My professional project moved to GitHub recently. It is terrible. The pull request / review system is borderline unusable. But already I can feel myself adopting clumsy workarounds and losing sight of how much better it should be.

I've seen plenty of teams who didn't think they needed someone to evaluate what they're doing and just thought they needed someone churning out code.

If they'd had someone do the former, most of the time they'd not have needed the latter quite so much.

What's more likely: a team of equally experienced engineers is waiting on a new hire to identify and fix significant blind spots or a team just needs more bandwidth to get things done?
in my experience, while teams are rarely “waiting around” for a new hire, it’s the outside perspective that makes the most significant improvements to process, tooling, and impact, and teams that resist the notion of blind spots that suffer from them the most.

but maybe that’s just me.

Removing technical debt and improving tooling is often a good way to add value.
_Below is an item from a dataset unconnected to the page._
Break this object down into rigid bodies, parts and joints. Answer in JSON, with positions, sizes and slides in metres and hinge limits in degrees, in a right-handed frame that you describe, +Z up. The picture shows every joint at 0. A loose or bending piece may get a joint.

Sharpening your tools makes you work faster.
These things can add value, but no one needs a new hire to point that fact out. I'm also skeptical that a freshly hired IC's values will align with business values, even though the latter is what shapes the tech debt and tooling you're referring to.
The point being is that new hires will bring fresh eyes to an organization, whereas the team in place might be numb to some of the issues.

You don't need a new hire to fix those problems, but it certainly helps shed new light on some problems. Especially if you are hired as a senior dev or a team lead, you will be expected to fix some of those things.